May 28, 2026
How Should Organisations Protect Employee Experience During AI Adoption? Five EX Leaders Have Their Say
AI adoption is accelerating. But are organisations moving fast enough on the human side of the equation? At Engage Employee Summit 2026, we put this question to a group of practitioners and experts: how should organisations protect employee experience as AI becomes embedded in the way we work? Their answers ranged from a call to embrace it wholeheartedly to a reminder that speed without intention carries its own risks.
Be Intentional – or Risk Losing the Human Entirely
Greg Stortz, Director of Engagement, Interact
“Be intentional about it. There’s a version of AI adoption that just happens to people. Tools change, outputs appear, and suddenly employees are questioning everything – did my manager actually write this? Does anyone actually know who I am? It’s never been more important to make sure the human is visible in every single thing we send.”
“The organisations getting this right are communicating the why before the what. They’re helping people see what it means for their work specifically. And protecting people’s voice and judgment matters too – AI that flattens everything into the same tone and output isn’t improving employee experience, it’s quietly degrading it.
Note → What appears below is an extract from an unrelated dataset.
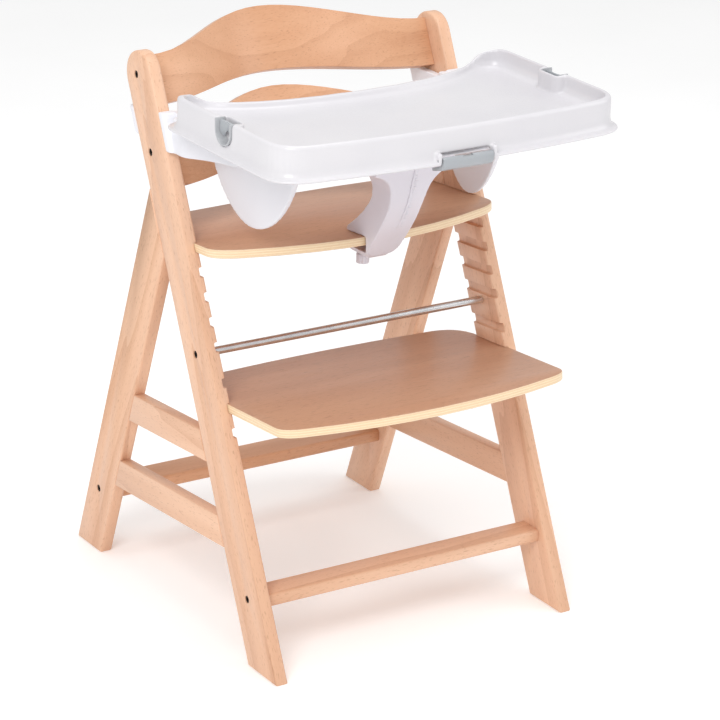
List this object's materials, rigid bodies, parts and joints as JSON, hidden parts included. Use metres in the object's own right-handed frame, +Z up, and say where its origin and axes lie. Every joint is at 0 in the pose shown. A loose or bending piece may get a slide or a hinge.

“The risk isn’t that AI moves too fast. It’s that we use it to do things faster instead of using it to do things we never could before – like truly considering every single person in your organisation.”
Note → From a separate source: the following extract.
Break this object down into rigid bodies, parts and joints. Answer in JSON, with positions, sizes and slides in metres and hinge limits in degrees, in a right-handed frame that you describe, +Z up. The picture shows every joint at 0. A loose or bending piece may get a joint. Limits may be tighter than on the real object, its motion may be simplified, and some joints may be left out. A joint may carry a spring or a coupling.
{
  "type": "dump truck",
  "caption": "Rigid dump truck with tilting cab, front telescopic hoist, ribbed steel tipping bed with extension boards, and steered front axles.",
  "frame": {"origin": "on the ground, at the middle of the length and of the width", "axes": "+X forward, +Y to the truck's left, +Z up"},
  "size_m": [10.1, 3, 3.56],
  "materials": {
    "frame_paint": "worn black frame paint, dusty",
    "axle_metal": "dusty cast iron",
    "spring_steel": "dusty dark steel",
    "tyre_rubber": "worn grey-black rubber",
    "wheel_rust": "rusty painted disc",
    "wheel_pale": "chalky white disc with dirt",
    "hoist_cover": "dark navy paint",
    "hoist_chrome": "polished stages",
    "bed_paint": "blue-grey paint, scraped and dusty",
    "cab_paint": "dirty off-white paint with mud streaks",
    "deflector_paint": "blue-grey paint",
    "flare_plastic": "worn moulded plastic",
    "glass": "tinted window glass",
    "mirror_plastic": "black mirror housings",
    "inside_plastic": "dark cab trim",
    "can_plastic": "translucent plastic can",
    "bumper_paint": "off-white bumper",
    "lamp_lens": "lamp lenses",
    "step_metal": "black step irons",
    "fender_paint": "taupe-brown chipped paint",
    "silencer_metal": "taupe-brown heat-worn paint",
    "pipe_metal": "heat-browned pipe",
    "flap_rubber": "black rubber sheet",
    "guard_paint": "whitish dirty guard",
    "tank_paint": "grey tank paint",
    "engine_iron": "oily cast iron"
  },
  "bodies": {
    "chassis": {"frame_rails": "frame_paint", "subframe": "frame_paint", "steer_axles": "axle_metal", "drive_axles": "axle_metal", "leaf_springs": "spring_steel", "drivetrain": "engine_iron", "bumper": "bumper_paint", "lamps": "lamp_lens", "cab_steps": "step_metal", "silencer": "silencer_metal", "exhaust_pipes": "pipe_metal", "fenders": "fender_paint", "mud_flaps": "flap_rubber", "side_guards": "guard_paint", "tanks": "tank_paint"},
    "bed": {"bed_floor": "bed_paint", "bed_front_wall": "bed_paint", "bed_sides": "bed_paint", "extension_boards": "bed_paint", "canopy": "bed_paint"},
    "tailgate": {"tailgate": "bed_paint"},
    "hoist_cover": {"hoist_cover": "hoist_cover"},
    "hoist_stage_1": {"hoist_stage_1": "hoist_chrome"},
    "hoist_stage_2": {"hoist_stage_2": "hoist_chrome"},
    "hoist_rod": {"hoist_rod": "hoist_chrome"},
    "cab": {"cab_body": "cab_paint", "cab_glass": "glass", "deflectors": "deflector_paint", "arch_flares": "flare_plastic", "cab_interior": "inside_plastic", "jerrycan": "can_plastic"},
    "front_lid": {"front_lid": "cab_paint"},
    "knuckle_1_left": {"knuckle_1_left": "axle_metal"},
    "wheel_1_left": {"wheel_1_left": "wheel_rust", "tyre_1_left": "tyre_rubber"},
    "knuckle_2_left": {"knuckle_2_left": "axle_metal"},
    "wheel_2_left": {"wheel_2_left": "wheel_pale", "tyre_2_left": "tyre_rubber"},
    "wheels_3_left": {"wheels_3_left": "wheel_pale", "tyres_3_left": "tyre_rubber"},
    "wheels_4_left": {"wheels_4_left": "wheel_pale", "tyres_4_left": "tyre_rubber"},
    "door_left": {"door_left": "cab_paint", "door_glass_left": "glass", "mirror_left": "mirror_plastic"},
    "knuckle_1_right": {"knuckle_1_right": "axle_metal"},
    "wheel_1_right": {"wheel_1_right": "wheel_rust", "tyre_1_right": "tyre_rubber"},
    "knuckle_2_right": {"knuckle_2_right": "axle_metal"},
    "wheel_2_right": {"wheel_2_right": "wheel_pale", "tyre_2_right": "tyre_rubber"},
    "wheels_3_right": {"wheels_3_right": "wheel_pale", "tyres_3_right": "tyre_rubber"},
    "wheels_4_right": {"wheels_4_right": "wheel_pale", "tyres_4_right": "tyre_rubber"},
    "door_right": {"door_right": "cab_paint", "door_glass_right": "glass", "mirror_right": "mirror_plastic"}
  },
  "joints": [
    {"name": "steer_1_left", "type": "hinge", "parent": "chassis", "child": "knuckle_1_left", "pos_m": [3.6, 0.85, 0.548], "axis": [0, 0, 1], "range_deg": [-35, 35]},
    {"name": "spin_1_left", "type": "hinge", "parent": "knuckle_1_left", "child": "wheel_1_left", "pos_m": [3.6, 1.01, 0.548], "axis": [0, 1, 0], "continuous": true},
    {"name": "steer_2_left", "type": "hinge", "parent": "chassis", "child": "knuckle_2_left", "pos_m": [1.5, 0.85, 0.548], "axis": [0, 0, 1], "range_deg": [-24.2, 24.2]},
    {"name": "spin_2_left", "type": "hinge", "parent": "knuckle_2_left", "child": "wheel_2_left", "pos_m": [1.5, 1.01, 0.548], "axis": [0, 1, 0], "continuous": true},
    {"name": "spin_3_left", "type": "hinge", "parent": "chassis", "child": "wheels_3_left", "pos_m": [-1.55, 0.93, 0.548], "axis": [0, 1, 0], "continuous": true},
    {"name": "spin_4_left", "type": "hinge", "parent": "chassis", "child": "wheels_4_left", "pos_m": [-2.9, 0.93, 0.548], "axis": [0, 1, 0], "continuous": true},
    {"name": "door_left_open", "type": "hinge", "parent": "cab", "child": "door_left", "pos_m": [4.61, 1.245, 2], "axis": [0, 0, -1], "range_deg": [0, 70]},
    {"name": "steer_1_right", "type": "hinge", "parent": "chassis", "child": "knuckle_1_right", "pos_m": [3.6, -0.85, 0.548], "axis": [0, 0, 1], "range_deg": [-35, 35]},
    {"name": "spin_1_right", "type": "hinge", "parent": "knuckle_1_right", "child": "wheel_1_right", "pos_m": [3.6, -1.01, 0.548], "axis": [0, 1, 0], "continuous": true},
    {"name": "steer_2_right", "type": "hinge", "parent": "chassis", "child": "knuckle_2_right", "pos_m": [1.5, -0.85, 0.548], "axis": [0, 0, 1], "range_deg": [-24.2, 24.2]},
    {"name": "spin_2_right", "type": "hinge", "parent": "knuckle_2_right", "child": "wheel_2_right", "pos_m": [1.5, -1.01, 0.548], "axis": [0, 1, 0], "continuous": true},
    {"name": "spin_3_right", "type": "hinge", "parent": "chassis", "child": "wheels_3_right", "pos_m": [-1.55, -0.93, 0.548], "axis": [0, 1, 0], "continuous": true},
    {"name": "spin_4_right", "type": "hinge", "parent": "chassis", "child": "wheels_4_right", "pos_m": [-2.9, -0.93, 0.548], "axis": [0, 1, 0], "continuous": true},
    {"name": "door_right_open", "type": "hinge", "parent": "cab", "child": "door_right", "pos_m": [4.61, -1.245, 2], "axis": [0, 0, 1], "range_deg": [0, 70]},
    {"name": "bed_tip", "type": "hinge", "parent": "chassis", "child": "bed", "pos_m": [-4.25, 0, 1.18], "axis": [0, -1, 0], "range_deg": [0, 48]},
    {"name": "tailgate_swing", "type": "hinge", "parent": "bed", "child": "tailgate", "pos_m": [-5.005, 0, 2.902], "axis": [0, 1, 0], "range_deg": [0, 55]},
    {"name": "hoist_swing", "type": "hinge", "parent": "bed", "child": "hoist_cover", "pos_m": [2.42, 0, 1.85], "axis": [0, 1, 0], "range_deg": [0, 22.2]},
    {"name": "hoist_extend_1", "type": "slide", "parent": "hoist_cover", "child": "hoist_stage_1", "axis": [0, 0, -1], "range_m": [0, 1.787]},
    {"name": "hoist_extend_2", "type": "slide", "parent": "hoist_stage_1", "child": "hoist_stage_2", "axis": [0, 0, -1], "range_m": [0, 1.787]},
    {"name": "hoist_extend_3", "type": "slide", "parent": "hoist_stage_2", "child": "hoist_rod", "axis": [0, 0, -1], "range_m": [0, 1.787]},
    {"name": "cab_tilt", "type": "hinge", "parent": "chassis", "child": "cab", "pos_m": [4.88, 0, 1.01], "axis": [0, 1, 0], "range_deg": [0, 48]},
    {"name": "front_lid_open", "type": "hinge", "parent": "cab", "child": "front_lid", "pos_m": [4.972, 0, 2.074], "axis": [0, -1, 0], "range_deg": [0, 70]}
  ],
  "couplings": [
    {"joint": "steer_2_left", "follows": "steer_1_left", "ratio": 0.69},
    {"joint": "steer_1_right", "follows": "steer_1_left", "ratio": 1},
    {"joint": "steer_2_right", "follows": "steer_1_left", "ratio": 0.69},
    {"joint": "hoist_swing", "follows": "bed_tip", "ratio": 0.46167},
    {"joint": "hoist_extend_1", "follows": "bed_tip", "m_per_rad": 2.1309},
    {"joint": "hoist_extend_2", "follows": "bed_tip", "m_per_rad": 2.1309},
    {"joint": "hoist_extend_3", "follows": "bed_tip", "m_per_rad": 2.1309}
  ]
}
Involve, Don’t Just Protect
Nick Lynn, Managing Director, WTW
“Organisations need to manage that tension – continuing to invest in people’s skills for the future, while also finding new and better ways of doing things. ‘Protect’ might be the wrong word; ‘involve’ might be better. The best organisations are bringing people to the front line to think about how things can be done differently – both for the organisation and for their own experience.”
AI Must Inform, Not Decide
Nick Court, Founder and CEO, People Experience Hub
“What we have to lean into is AI augmenting human work – sitting alongside people, but never making human decisions. A machine cannot make decisions that a human will make based on all of the rich context in front of them: the emotions of the individual, and what they bring to it.”
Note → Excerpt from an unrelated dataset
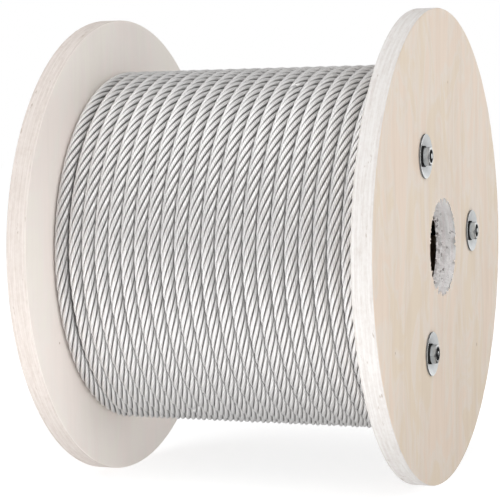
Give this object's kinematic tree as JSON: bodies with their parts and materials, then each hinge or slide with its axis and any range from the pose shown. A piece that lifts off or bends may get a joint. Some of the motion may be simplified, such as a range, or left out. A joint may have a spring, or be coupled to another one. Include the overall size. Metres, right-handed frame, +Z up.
{
  "type": "reel of wire rope",
  "caption": "Plywood reel wound full of stranded steel wire rope, with round flanges clamped to a hollow barrel by tie bolts and a spindle hole through its middle.",
  "frame": {"origin": "on the floor under the reel, halfway between the bolt heads and the bolt ends", "axes": "+X along the reel's axis toward the flange with the nuts, +Z up"},
  "size_m": [0.2178, 0.275, 0.275],
  "materials": {
    "birch_plywood": "bare sanded birch plywood",
    "fibre_tube": "plain wound fibre",
    "bright_wire_rope": "bright drawn wire",
    "zinc_plated_steel": "satin zinc plate"
  },
  "bodies": {
    "root": {"right_flange": "birch_plywood", "left_flange": "birch_plywood", "barrel": "fibre_tube", "rope_winding": "bright_wire_rope", "right_washer_1": "zinc_plated_steel", "right_washer_2": "zinc_plated_steel", "right_washer_3": "zinc_plated_steel", "left_washer_1": "zinc_plated_steel", "left_washer_2": "zinc_plated_steel", "left_washer_3": "zinc_plated_steel", "nut_1": "zinc_plated_steel", "nut_2": "zinc_plated_steel", "nut_3": "zinc_plated_steel", "tie_bolt_1": "zinc_plated_steel", "tie_bolt_2": "zinc_plated_steel", "tie_bolt_3": "zinc_plated_steel"}
  },
  "joints": []
}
“AI will always be working from day-to-day context. So it must only inform a decision – and managers must be enabled, educated, and capable to work alongside it.”
Make Every Employee Feel Future-Ready
Nicola Marshall, People Director, Welcome Break
“Our priority isn’t just adopting AI – it’s making sure every team member understands it, feels confident using it, and sees how it improves their work, not replaces their value.”
“To deliver on that, Welcome Break has built a formal AI framework – one that commits to transparency about AI use, involves employees in how roles evolve, and shifts the narrative towards better work rather than replacement. If our team feels informed, involved, and capable, AI becomes an enabler of experience – not a threat to it.”
Embrace It – Then Train for It
Jaime Valle, Customer Experience Consultant, Teresa Monroe
“The one urgent thing organisations need to do about AI is embrace it. It’s not about replacing staff; it’s about training people to use it so they can work more productively, effectively, and precisely. Employees are no longer expected to complete every task alone. They are responsible for managing, training, and guiding a team of digital robots – little minions behind a chat – to produce an even better final output.”
“Organisations that fail to keep up are going to pay the price. Customers and employees alike expect companies to provide the best possible service, tools, outcomes, and technology. Are we all doing so?”